Ce discours rencontre des résistances du côté des pro-Tshisekedi. Un Premier ministre et un président de l’Assemblée nationale pro-Kabila permettraient à l'ex-président d’avoir une mainmise sur l’appareil étatique. Or Félix Tshisekedi, bien qu’il ne dispose que d’une cinquantaine de députés à l’Assemblée nationale, a prévenu qu’il n'accepterait pas d'être "un président qui règne mais qui ne gouverne pas", lors d’une rencontre avec des Congolais de la diaspora en Namibie.

"Il n’y a jamais eu de cohabitation heureuse en Afrique", prévient Antoine Glaser, spécialiste de l’Afrique et co-auteur de "Nos chers espions en Afrique" (éd. Fayard), contacté par France 24. "Mais ce retard est moins lié à des problèmes de répartition entre les camps Kabila et Tshisekedi. Il y a des équilibres régiono-ethniques à respecter et beaucoup de personnes à récompenser. C’est aussi compliqué dans le camp de Tshisekedi que dans celui de Kabila", analyse le spécialiste. Et d'ajouter : "À mon avis, cette exigence du Front commun pour le Congo n’est pas essentielle. L’essentiel dans un pays comme la RD Congo, c’est le contrôle de l’armée et de l’économie minière". Or, ce sont encore les hommes de Kabila qui contrôlent encore ces secteurs stratégiques du pays.

Pour tenir ses promesses électorales, le nouveau président doit très vite rompre avec le mode de gouvernance de l’ancien régime, qui s’est longtemps englué dans la corruption et les détournements au détriment d’une population très pauvre. Samedi 2 mars, Félix Tshisekedi a dévoilé un programme d’urgence pour les 100 premiers jours de son mandat estimé à 300 millions de dollars et axé sur la sécurité, la justice et les infrastructures routières. Il a aussi promis libérer tous les prisonniers politiques et exprimé sa volonté de faire revenir tous les exilés, dont l’opposant Moïse Katumbi, gros soutien de Martin Fayulu qui contestait les résultats du scrutin conforté par les chiffres de l’Église catholique le donnant réel vainqueur avec plus de 60 % des voix.

"Mesures spectaculaires"

"On voit bien qu’il est réduit à ses seules prérogatives présidentielles. La seule façon pour lui de pouvoir s’affirmer comme président, c’est d’annoncer des mesures spectaculaires à destination de la population. Tandis que pour l’ensemble de la gouvernance du pays, sa marge de manœuvre est extrêmement étroite", analyse Antoine Glaser.
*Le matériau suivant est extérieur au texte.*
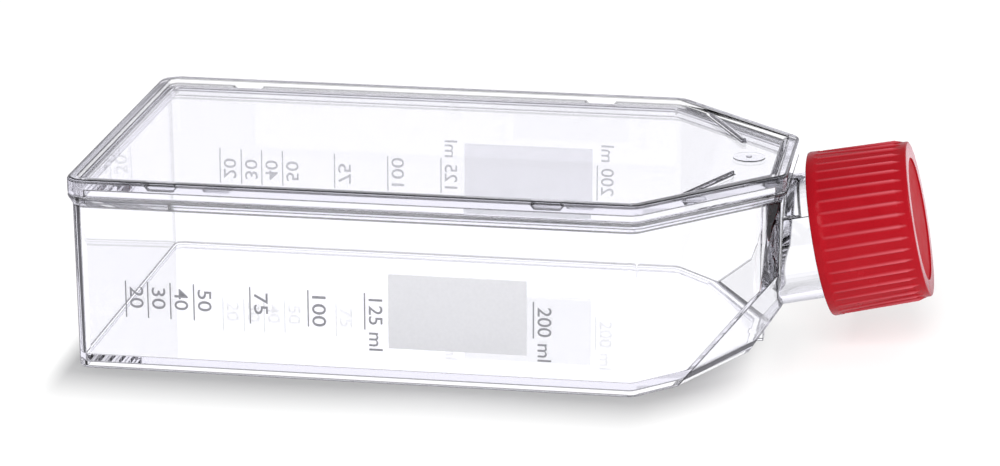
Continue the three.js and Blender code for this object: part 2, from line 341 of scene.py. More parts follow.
@dataclass(frozen=True)
class ScreenInk(Finish):
    """Solvent ink, screen printed in one pass: matt, a little open where the mesh threads were."""

    name: str = "grey_screen_ink"
    slot: str = "clear_polystyrene"
    colour: str = "#86868C"
    pale: str = "#9C9CA2"
    mesh_pitch: float = 0.35
    roughness: float = 0.55
    cover: float = 0.85

    def make(self) -> bpy.types.Material:
        """Makes the matt ink shader, mottled at the pitch of the screen's threads.

        Returns:
            The material.
        """
        material, tree = new_tree(self.name)
        place = add_node(tree, "ShaderNodeTexCoord")
        mottle = add_node(tree, "ShaderNodeTexNoise", {
            "Vector": place.outputs["Object"], "Scale": 1 / (self.mesh_pitch * MM), "Detail": 1.0,
        })
        colour = add_node(tree, "ShaderNodeMix", {
            0: mottle.outputs[0], 6: linear(self.colour), 7: linear(self.pale),
        }, data_type="RGBA")
        ink = add_node(tree, "ShaderNodeBsdfPrincipled", {
            "Base Color": colour.outputs[2], "Roughness": self.roughness, "Alpha": self.cover,
        })
        add_node(tree, "ShaderNodeOutputMaterial", {"Surface": ink.outputs[0]})
        return material


# ---------------------------------------------------------------- the flask's frame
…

Pour autant l’Église catholique, qui a déployé plus de 40 000 observateurs lors du scrutin, entend maintenir la pression sur Félix Tshisekedi. Lundi 4 mars, les évêques ont invité à Kinshasa les nouveaux dirigeants de la République démocratique du Congo à "rompre radicalement avec les antivaleurs" des régimes précédents, en assurant une bonne gouvernance et un État de droit. Une pique à peine voilée contre Joseph Kabila, dont les relations avec l’institution religieuse ne sont plus au beau fixe depuis l’élection contestée de 2011. Les évêques appellent, entre autres, à la sécurisation des frontières et la pacification des zones en proie à l'insécurité et à la présence des groupes armés, à la bonne gouvernance et à la lutte contre la corruption.

Cette sortie de l'Église catholique fait écho à celle, fin février, de l’Église du Christ au Congo (ECC), la plus grande organisation protestante et évangélique du pays. Elle a interpellé le nouveau président sur la qualité du personnel politique qui devra composer la nouvelle équipe dirigeante. "Aux acteurs politiques de s’en tenir à la rigueur du critérium de moralité, éviter les personnes qui se sont rendues coupables de viol sur les mineurs, harcèlement sexuel, détournement des deniers publics, délits d’initié", avait déclaré le pasteur Éric Nsenga Nshimba, porte-parole de l’ECC.

"L'Église essaie de sauver les meubles de la démocratie en faisant pression sur Tshisekedi. L'Église a en réalité été largement humiliée lors de ce scrutin. Elle va continuer de s’exprimer. Mais au-delà des nominations, la vraie question est de savoir si le nouveau président aura une marge de manœuvre dans les secteurs stratégiques”, explique Antoine Glaser.